Le Casse private di previdenza hanno bisogno di essere autonome non solo sulla carta ma anche in pratica. Per questo il Forum previdenza di quest'anno, organizzato dalla Cassa nazionale di previdenza e assistenza dei dottori commercialisti (Cnpadc), guidata da Renzo Guffanti, è intitolato: «L'Autonomia delle casse, tra enunciazioni e contraddizioni».

di Federica Micardi


Quali sono gli impegni non pertinenti a cui venite chiamati quale ente previdenziale privato e obbligatorio?

L'ultimo clamoroso caso riguarda la spending review. Da una parte la prefettura o il ministero che affittano i nostri immobili ci informano che intendono applicare una riduzione del 15% sul canone che versano a noi "privati", come consentito dalla spending review. La stessa norma, però, ci richiede di tagliare i costi nel 2012 del 5% e nel 2013 del 10% e di riversare quanto risparmiato alle casse dello Stato. Noi siamo enti privati grazie a una norma, il decreto legislativo 509/2004, ma veniamo trattati da "pubblici" attraverso mezzucci. Se siamo pubblici, però, vogliamo esserlo a tutti gli effetti, e quindi dovremmo essere esonerati dall'Ires, dall'Imu, dalla tassazione dei dividendi. Si stima che le Casse previdenziali privati abbiano versato lo scorso anno 300 milioni all'erario, di cui 28 milioni dalla sola Cnpadc.


Come è nata questa commistione pubblico-privato?

Con l'introduzione delle Casse private di previdenza nell'elenco Istat richiesto dall'Unione europea: un elenco che ha l'obiettivo di valutare i rischi di ogni Stato. Le Casse, in quanto enti previdenziali che svolgono un ruolo di interesse pubblico, vi sono state inserite. Il problema si è creato per l'uso strumentale che il legislatore ha iniziato a fare con questo elenco. La norma sulla spending review, per esempio, avrebbe dovuto precisare che il risparmio degli enti previdenziali non si riversi nelle Casse dello Stato ma resti all'ente. Precisazione che non è stata fatta.


L'attenzione del Governo su di voi è alta e anche le norme che mirano a garantire una vostra stabilità di lungo periodo sono state diverse. Perché secondo lei?

Dal 1994, anno in cui siamo stati privatizzati, a oggi il periodo di equilibrio da garantire è passato da 15 anni a 30, a 40 anni e ora siamo a 50. Credo che sia un tentativo di risposta alla necessità di porre delle sicurezze, l'equilibrio a 50 anni però ha comportato da parte nostra interventi di aumento delle contribuzioni e di aumento dell'età pensionabile, di fatto impoverendo i nostri iscritti. A questo risultato va aggiunta una magistratura che con le sue sentenze mette a rischio la stabilità che abbiamo raggiunto. Alcuni giudici, infatti, hanno ristabilito privilegi a cui la categoria, attraverso l'assemblea dei delegati, aveva volontariamente rinunciato, proprio per non gravare troppo sulle nuove generazioni. Decisione avallata dai ministeri e pubblicata con decreto sulla Gazzetta Ufficiale. Poi dopo anni ribaltate dai giudici, che per il bene del singolo creano un danno alla collettività.

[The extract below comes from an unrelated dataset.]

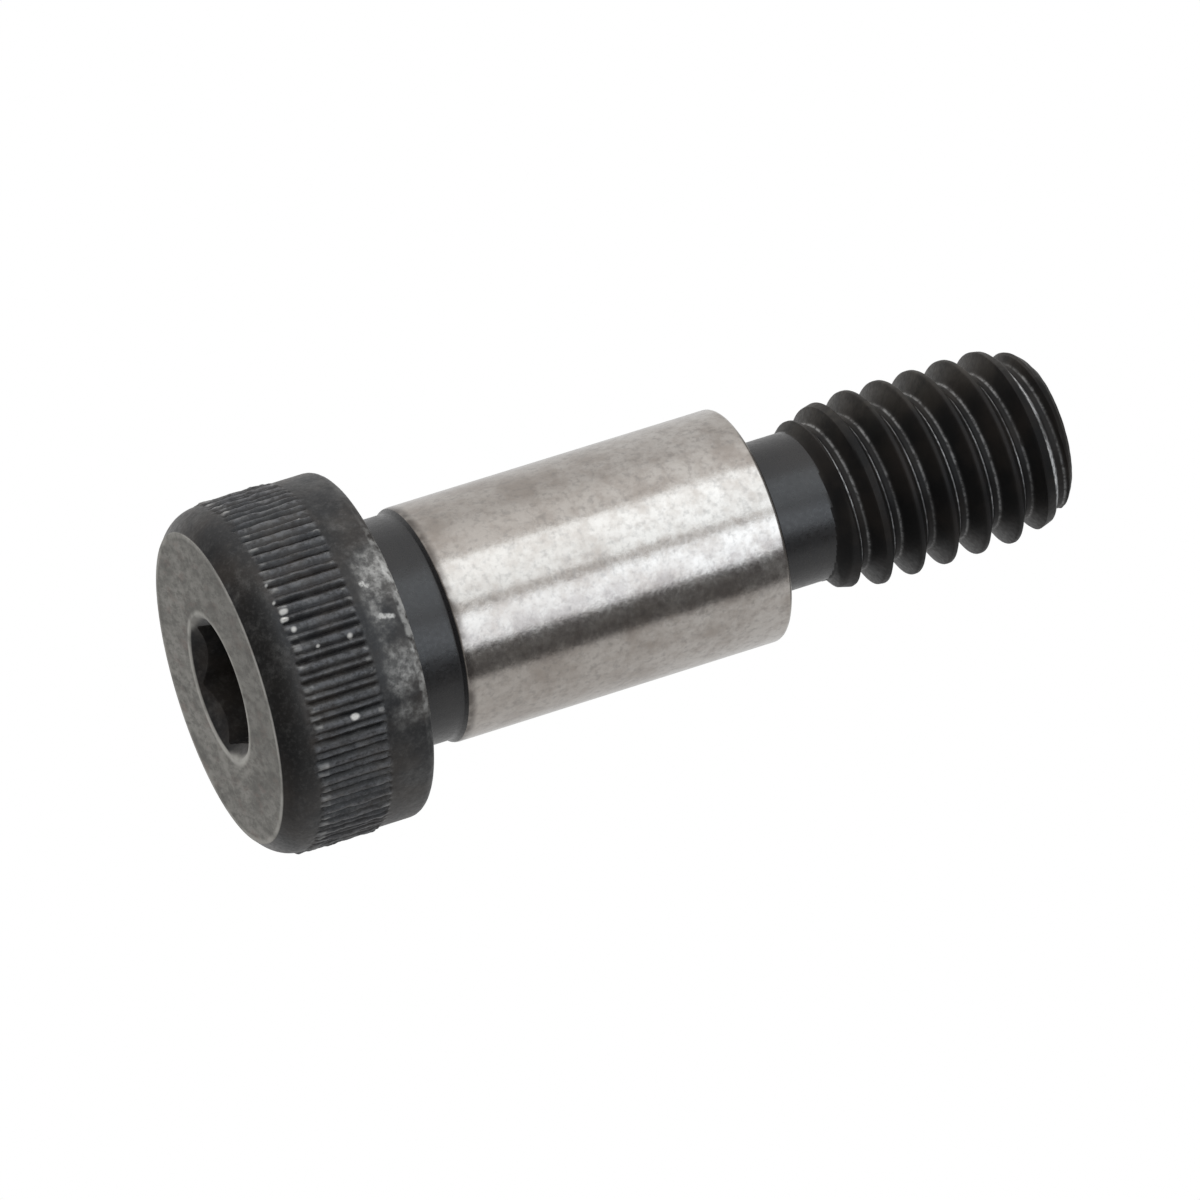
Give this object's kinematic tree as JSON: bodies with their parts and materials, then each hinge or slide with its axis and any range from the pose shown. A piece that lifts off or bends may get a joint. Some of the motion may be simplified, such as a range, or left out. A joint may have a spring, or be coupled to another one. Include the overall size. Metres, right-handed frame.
{
  "type": "shoulder bolt",
  "caption": "Shoulder bolt with a knurled cylindrical head, a hexagon socket, a ground shoulder that other parts turn on, and a right-hand threaded end.",
  "frame": {"origin": "centre of the head's flat face, on which the bolt stands", "axes": "+Z along the bolt's axis from the head to the threaded tip; two corners of the hexagon socket lie on the Y axis"},
  "size_m": [0.014, 0.014, 0.0351],
  "materials": {
    "black_oxide_steel": "black oxide, oiled, satin",
    "ground_steel": "ground, lightly stained"
  },
  "bodies": {
    "root": {"shoulder_bolt": "black_oxide_steel"}
  },
  "joints": []
}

I problemi che sollevate non sono una novità. Cosa le fa pensare che oggi troveranno ascolto?

All'incontro di domani saranno presenti importanti interlocutori politici, da Cesare Damiano, appena eletto alla commissione Lavoro alla Camera, a Maurizio Sacconi già ministro del lavoro e appena eletto presidente della commissione Lavoro del Senato, a Giancarlo Giorgetti, presidente della Commissione speciale per l'esame degli atti del Governo, che, sono certo, si renderanno conto della contraddittorietà in cui siamo stati messi. Si tratta di una presenza bipartisan, che conosce la materia e che rappresenta la maggioranza di Governo.


Quali sono le vostre proposte?

Vogliamo sollevare l'attenzione del legislatore sulla possibilità di investire una parte di quanto oggi diamo allo Stato - il 30% ad esempio - in un welfare per le professioni e in sicurezza per l'intero sistema. Potremmo, per esempio, sovvenzionare un fondo per aggiungere un'ulteriore garanzia alla tenuta delle Casse, dato che, da privati non dobbiamo contare sull'aiuto di Stato.